John Strohmayer came to the New York Mets when he was selected off waivers from the Montreal Expos on July 16, 1973. The right-hander had spent parts of four years in the major leagues with the Expos and was brought in to replace reliever Phil Hennigan. "We are both so happy," Mrs. Connie Strohmayer told the Montreal Gazette after the announcement. "He pitched so well against New York earlier this year and he had two good starts against them in '71. I guess they remember." John remembered one game in particular as his favorite ever at Shea Stadium, "Defeated Nolan Ryan and the Mets in a complete game 5-hitter in 1971. We won 2-1."

John made his debut with his new team that evening facing the Braves in Atlanta. He tossed a scoreless ninth inning during the Mets 8-6 loss. Strohmayer actually did not allow a run until a rough outing in St. Louis on July 26th. John would surrender six earned runs in two innings of relief including a grand slam home run to Cardinals pitching great, Bob Gibson. In total he only made seven appearances (two at Shea Stadium) before an arm surgery ended his season with the eventual 1973 National League Champions.
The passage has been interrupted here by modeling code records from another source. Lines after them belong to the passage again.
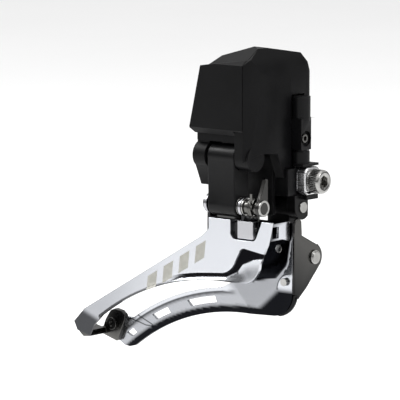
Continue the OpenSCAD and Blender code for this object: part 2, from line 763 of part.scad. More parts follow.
module tail_screw() color(steel) difference() {
    union() {
        rod_y(tail_at, rivet_r, tail_plate_y[0] - 0.5, inner_plate_y + sheet + 1.2);
        rod_y(tail_at, 2.2, tail_plate_y[0] - 1.4, tail_plate_y[0] - seat_gap);
        rod_y(tail_at, 1.7, inner_plate_y + sheet + seat_gap, inner_plate_y + sheet + 1);
    }
    rod_y(tail_at, 0.9, tail_plate_y[0] - 2, tail_plate_y[0] - 0.7, 6);
}

// A stud pressed into the back of a plate at y0, with a low head at y1
module stud(at, y0, y1) {
    rod_y(at, rivet_r, y0, y1 + 0.4);
    rod_y(at, rivet_head_r, y1 + seat_gap, y1 + 0.45);
}

// A rivet through sheet metal from y0 to y1, with a low head at each end
module rivet(at, y0, y1) {
    stud(at, y0 - 0.4, y1);
    rod_y(at, rivet_head_r, y0 - 0.45, y0 - seat_gap);
}

module plate_rivets() color(steel) {
    for (at = bracket_rivet_at) stud(at, stud_y0, bracket_y1 + sheet);
    stud(front_rivet_at, stud_y0, outer_plate_y + sheet);
    for (at = inner_rivet_at) rivet(at, inner_plate_y - sheet, inner_plate_y + sheet);
    for (at = bracket_side_rivets) rivet(at, inner_plate_y, inner_plate_y + 2 * sheet);
}

// ---------------------------------------------------------------- nodes

main_housing();
motor_cover();
cover_gasket();
cover_screws();
mount_bracket();
bracket_screws();
inner_upper_pin();
motor_can();
gear_plate();
wheel_axle();
circuit_board();
cable_socket();
shaft_bushes();
clamp_bolt();
radius_washer();
support_bolt();
motor_shaft();
motor_pinion();
reduction_wheel();
reduction_pinion();
output_shaft();
output_sector();
outer_link();
outer_link_bushes();
inner_link();
inner_link_bushes();
outer_plate();
inner_plate();
cage_bracket();
front_bridge();
rear_bridge();
front_bracket();
outer_lower_pin();
inner_lower_pin();
pin_washers();
saver_spring();
spring_bush();
saver_lever();
tail_bracket();
tail_screw();
plate_rivets();
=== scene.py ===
"""Looks of the motorised front derailleur: materials, finished meshes, light, floor and camera.

Lengths in this file are written in millimetres and scaled by MM when a mesh or a place is made.
A flat outline of the cage is written (x, z), the centre of a turned piece is written (y, z).
"""
import json
import math

import bmesh
import bpy
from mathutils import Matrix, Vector
from mathutils.geometry import delaunay_2d_cdt


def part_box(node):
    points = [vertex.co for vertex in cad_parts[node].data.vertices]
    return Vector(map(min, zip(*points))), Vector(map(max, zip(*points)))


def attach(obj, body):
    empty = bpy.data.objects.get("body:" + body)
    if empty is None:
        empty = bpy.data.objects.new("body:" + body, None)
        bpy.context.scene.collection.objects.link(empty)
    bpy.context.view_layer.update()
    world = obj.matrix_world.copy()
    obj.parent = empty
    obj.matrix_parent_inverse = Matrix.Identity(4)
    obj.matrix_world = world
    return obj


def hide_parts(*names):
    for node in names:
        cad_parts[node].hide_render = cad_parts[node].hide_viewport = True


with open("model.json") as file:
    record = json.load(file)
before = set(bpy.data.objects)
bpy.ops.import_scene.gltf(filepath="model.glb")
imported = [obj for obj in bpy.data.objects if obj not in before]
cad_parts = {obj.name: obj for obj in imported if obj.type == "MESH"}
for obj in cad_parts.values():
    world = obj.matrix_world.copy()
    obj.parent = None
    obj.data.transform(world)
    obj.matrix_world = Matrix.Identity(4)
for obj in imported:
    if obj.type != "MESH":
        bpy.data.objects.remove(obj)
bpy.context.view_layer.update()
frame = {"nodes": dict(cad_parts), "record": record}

MM = 0.001
NODES = frame["nodes"]
BODY_OF = {node: body for body, members in frame["record"]["behaviour"]["bodies"].items() for node in members}
SLOT_OF = {row["node"]: row["material_slot"] for row in frame["record"]["subparts"]}


# ---------------------------------------------------------------- camera, light and floor

CAMERA_TARGET = Vector((-35.3, -14.0, -8.8)) * MM
CAMERA_AZIMUTH = 40
CAMERA_ELEVATION = 8
CAMERA_DISTANCE = 1.2
SENSOR_MM = 36
VIEW_WIDTH = 0.1411
FLOOR_Z = -0.130
FLOOR_SIZE = 16


def direction(azimuth, elevation):
    """Unit vector towards a viewer at an azimuth, where 0 looks along +Y, and an elevation in degrees."""
    a = math.radians(azimuth)
    e = math.radians(elevation)
    return Vector((math.sin(a) * math.cos(e), -math.cos(a) * math.cos(e), math.sin(e)))


def link(obj):
    bpy.context.scene.collection.objects.link(obj)
    return obj


def aim(obj, place, target):
    obj.location = place
    obj.rotation_euler = (place - target).to_track_quat("Z", "Y").to_euler()


def make_camera():
    data = bpy.data.cameras.new("camera")
    data.sensor_width = SENSOR_MM
    data.lens = SENSOR_MM * CAMERA_DISTANCE / VIEW_WIDTH
    camera = link(bpy.data.objects.new("camera", data))
    back = direction(CAMERA_AZIMUTH, CAMERA_ELEVATION)
    aim(camera, CAMERA_TARGET + back * CAMERA_DISTANCE, CAMERA_TARGET)
    bpy.context.scene.camera = camera


# Name, azimuth and elevation in degrees, distance, width and height in metres, power in watts
SOFTBOXES = (
    ("key", -60, 50, 1.3, 0.35, 0.9, 11),
    ("edge", 95, 35, 1.4, 0.25, 0.9, 7),
    ("top", 0, 84, 1.5, 2.2, 2.2, 10),
)


def make_softbox(name, azimuth, elevation, distance, width, height, watts):
    data = bpy.data.lights.new(name, "AREA")
    data.shape = "RECTANGLE"
    data.size = width
    data.size_y = height
    data.energy = watts
    lamp = link(bpy.data.objects.new(name, data))
    aim(lamp, CAMERA_TARGET + direction(azimuth, elevation) * distance, CAMERA_TARGET)


# Greys of the studio tent from the horizon, 0, to overhead, 1
TENT_GREYS = ((0.0, 0.1), (0.16, 0.22), (0.42, 0.9), (1.0, 1.0))
TENT_STRENGTH = 0.95


def make_world():
    """A studio tent: bright overhead, dim at the horizon."""
    world = bpy.data.worlds.new("studio")
    world.use_nodes = True
    tree = world.node_tree
    background = tree.nodes["Background"]
    coords = tree.nodes.new("ShaderNodeTexCoord")
    split = tree.nodes.new("ShaderNodeSeparateXYZ")
    ramp = tree.nodes.new("ShaderNodeValToRGB")
    tree.links.new(coords.outputs["Generated"], split.inputs[0])
    tree.links.new(split.outputs["Z"], ramp.inputs["Fac"])
    tree.links.new(ramp.outputs["Color"], background.inputs["Color"])
    for index, (place, grey) in enumerate(TENT_GREYS):
        stop = ramp.color_ramp.elements[index] if index < 2 else ramp.color_ramp.elements.new(place)
        stop.position = place
        stop.color = (grey, grey, grey, 1)
    background.inputs["Strength"].default_value = TENT_STRENGTH
    bpy.context.scene.world = world


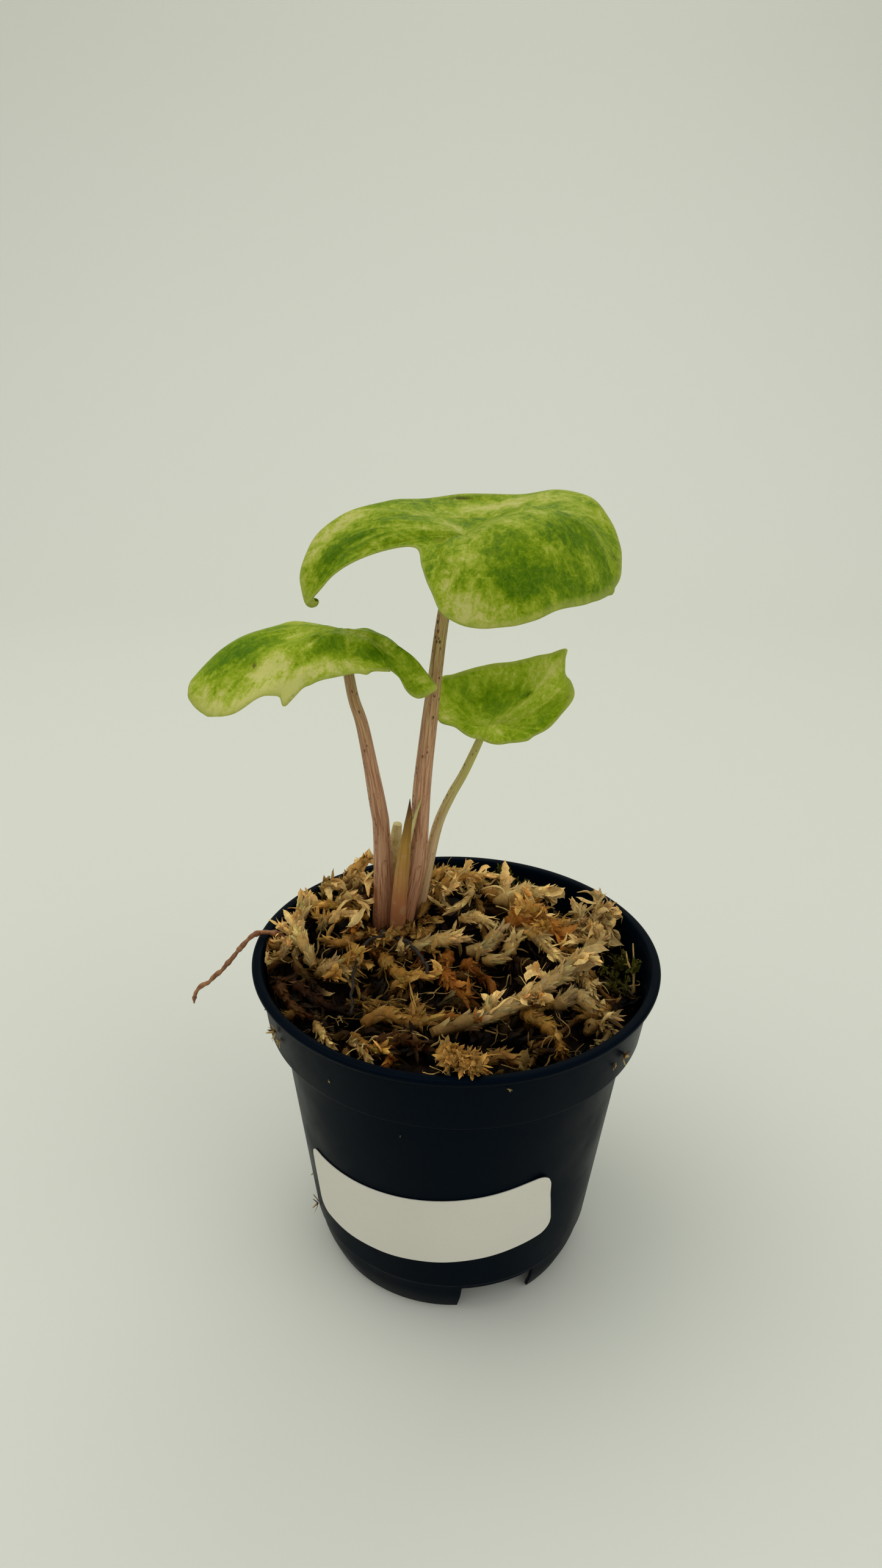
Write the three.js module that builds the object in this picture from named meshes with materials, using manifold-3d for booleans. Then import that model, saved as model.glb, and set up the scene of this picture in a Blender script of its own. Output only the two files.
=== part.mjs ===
// A small peltate aroid with three variegated leaves, grown in long-fibre moss in a plastic nursery pot.
// Millimetres, +Z up. The origin is the middle of the pot's underside, and -Y is the front.
import * as THREE from 'three';
import Module from 'manifold-3d';
import { mergeVertices } from 'three/addons/utils/BufferGeometryUtils.js';

const wasm = await Module();
wasm.setup();

// Pot
const POT_HEIGHT = 75.2;
const RIM_RADIUS = 45;
const LIP_WIDTH = 2.5;
const LIP_DEPTH = 1.2;
const BAND_TOP_RADIUS = 43.4;
const BAND_FOOT_RADIUS = 41.8;
const BAND_FOOT_Z = 61;
const BODY_TOP_RADIUS = 39;
const BODY_FOOT_RADIUS = 32.8;
const BODY_FOOT_Z = 9.4;
const BASE_BEND_RADIUS = 31.6;
const BASE_BEND_Z = 4.6;
const FOOT_RADIUS = 29.7;
const WALL = 1;
const PLATE_LOW = 8.2;
const PLATE_HIGH = 9.2;
const BOSS_RADIUS = 8;
const NOTCH_COUNT = 3;
const NOTCH_CENTRE = THREE.MathUtils.degToRad(-70.4);
const NOTCH_HALF_WIDTH = 8.5;
const NOTCH_HEIGHT = 8.1;
const DRAIN_COUNT = 6;
const DRAIN_RADIUS = 2.5;
const DRAIN_CIRCLE = 19;
const POT_SIDES = 60;

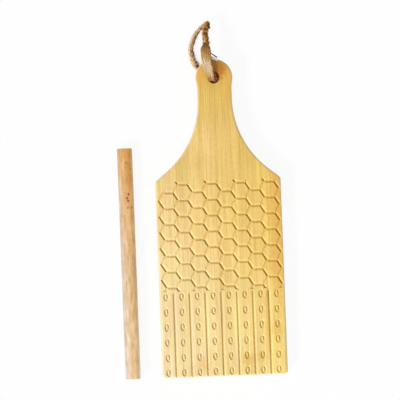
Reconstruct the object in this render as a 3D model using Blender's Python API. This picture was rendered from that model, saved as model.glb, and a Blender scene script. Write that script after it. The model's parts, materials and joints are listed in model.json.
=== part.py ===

Strohmayer finished his injury rehabilitation and pitched with the Triple-A Tidewater Tides before earning a September call up the next year. His appearance on September 14, 1974 at Shea was his final one of his major league career. "I had arm surgery in 1973 and it never really came back," Strohmayer remembered. "I went to spring training in 1975 with the Cleveland Indians. Frank Robinson was the manager. I decided after not being able to put up with the pain that I needed to go back and begin what I started, so I embarked on a career in education."

John first became a teacher and coach at the Middle School level, and soon advanced to teaching mathematics to High School students. Strohmayer began his administrative career in 1992 when the Gateway Unified School District was formed in Northern California. He retired with 16 years of teaching and 17 more years of school administration on his resumé. "We turned 1930s and 1940s schools into really quality modern school sites," John explained. "It took a lot of money but there were a lot of real positives."

John and Connie Strohmayer enjoyed some good fortune in February of 2009. They joined 14 other Gateway employees in dividing up a $76 million California Super LOTTO Plus jackpot. "The most fantastic thing about this win is that we have really good people- all of them hard working educators- and now they get to realize their dreams," said Steve Gray, assistant principal at the Shasta Lake School.

John Strohmayer signed his card in the set from an autograph request sent to his home on September 20, 2011.